* Start DATASET SECTION *

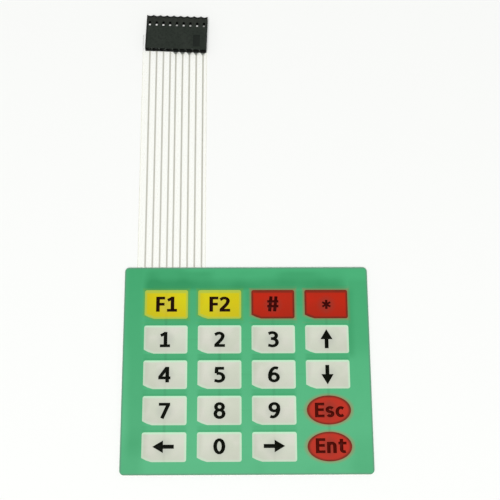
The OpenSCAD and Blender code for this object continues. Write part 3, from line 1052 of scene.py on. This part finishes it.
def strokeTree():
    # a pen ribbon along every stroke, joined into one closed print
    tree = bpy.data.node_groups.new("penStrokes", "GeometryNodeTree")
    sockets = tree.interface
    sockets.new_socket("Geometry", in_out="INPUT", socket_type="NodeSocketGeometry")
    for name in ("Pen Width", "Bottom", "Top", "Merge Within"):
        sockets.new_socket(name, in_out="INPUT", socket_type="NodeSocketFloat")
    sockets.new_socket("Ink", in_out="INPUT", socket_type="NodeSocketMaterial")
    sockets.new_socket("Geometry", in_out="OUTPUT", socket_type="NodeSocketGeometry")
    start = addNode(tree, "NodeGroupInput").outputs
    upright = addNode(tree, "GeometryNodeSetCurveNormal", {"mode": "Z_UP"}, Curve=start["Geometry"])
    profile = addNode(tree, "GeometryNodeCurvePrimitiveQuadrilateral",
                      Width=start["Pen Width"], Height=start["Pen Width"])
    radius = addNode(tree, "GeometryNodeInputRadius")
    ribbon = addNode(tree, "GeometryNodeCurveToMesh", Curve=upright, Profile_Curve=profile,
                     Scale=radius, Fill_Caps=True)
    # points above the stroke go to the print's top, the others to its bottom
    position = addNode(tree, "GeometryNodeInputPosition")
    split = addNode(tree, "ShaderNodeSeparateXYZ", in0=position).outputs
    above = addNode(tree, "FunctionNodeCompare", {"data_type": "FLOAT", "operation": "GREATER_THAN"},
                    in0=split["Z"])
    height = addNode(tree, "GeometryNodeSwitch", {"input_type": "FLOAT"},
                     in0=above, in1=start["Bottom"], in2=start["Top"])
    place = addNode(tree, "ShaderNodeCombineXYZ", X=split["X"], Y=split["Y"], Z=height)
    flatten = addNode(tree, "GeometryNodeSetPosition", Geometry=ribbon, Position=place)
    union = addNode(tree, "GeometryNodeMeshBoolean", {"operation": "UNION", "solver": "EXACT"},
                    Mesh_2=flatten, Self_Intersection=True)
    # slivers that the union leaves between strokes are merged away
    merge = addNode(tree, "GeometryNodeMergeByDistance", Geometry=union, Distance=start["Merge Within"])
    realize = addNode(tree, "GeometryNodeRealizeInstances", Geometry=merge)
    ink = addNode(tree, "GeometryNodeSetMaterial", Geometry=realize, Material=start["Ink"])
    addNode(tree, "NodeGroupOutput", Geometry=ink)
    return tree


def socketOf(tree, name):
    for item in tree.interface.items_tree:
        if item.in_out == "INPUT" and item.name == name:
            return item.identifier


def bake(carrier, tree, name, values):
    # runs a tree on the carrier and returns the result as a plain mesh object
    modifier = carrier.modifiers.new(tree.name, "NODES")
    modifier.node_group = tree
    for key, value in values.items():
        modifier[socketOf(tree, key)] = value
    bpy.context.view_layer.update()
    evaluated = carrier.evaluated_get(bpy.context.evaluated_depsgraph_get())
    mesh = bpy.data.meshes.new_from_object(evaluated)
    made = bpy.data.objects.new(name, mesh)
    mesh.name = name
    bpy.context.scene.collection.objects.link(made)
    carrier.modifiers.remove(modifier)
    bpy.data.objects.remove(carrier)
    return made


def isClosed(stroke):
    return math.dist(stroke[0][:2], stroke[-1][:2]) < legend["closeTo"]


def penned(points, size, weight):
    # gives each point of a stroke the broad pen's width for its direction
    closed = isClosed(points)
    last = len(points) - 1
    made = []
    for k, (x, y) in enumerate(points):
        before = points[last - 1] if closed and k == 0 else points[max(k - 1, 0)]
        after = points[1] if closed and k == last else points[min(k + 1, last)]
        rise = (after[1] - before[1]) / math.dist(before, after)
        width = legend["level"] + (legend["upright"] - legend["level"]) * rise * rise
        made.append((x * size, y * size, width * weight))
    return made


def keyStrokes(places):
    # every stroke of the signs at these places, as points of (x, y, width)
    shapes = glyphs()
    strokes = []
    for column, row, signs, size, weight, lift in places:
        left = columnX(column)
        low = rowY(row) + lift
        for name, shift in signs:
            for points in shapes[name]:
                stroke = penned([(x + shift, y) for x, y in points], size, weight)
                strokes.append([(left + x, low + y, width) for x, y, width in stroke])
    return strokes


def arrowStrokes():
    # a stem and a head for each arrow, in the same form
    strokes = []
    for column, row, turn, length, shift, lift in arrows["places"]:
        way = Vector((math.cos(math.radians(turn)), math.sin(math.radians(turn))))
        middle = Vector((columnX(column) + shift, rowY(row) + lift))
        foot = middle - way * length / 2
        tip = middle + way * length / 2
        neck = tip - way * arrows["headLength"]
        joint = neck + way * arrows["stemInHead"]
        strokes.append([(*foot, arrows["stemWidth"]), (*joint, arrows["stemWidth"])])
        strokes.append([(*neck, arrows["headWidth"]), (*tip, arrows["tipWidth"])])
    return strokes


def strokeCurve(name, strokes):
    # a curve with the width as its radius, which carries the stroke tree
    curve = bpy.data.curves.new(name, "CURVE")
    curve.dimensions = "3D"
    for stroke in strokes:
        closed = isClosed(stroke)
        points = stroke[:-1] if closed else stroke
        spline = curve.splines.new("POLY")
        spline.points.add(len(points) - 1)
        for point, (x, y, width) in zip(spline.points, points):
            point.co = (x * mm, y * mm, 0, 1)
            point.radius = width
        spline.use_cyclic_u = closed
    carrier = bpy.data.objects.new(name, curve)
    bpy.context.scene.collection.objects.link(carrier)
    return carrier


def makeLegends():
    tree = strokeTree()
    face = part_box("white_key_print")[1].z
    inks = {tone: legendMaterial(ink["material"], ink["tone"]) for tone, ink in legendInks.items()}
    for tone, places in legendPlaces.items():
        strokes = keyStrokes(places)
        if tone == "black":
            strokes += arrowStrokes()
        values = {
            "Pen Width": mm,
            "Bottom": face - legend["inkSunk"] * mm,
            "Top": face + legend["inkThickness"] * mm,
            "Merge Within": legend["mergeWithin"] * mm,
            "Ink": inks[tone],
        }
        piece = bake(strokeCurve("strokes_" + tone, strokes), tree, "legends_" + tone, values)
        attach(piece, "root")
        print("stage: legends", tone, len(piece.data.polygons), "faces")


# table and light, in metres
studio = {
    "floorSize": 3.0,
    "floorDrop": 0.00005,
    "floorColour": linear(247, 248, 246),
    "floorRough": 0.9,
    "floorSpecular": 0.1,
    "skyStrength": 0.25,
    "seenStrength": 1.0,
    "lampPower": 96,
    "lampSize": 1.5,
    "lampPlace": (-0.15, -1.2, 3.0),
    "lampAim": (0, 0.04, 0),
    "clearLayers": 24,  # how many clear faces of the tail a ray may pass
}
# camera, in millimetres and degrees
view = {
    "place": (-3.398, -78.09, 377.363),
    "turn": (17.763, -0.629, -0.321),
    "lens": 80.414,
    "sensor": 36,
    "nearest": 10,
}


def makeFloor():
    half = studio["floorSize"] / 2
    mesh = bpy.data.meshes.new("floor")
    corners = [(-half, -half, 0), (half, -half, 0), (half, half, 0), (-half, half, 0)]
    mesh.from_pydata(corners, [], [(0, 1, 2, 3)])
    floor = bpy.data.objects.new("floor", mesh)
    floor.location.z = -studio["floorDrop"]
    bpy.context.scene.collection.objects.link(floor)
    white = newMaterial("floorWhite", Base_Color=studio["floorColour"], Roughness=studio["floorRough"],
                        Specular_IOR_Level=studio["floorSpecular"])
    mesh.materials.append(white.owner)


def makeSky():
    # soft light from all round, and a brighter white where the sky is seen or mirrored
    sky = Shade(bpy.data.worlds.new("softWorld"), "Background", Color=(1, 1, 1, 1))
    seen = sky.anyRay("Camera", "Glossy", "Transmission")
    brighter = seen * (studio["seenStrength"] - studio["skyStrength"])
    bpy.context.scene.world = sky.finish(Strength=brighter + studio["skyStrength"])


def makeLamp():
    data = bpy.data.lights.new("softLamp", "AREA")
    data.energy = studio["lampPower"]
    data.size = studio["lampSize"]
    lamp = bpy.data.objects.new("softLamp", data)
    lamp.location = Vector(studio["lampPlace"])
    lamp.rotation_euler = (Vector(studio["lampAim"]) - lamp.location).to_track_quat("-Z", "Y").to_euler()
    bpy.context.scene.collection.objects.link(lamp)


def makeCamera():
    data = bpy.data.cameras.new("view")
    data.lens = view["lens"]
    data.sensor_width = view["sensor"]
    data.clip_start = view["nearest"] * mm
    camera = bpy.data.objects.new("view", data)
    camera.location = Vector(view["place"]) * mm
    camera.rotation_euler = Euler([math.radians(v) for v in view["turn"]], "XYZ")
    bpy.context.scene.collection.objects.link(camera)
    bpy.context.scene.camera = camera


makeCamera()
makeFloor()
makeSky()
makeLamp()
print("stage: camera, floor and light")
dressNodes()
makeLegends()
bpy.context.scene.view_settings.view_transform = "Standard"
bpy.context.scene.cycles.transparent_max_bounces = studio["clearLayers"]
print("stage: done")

* End DATASET SECTION *

OBJECTIVE: Show the lines from the data above that contain the string "piece".

TASK OUTPUT:
        piece = bake(strokeCurve("strokes_" + tone, strokes), tree, "legends_" + tone, values)
        attach(piece, "root")
        print("stage: legends", tone, len(piece.data.polygons), "faces")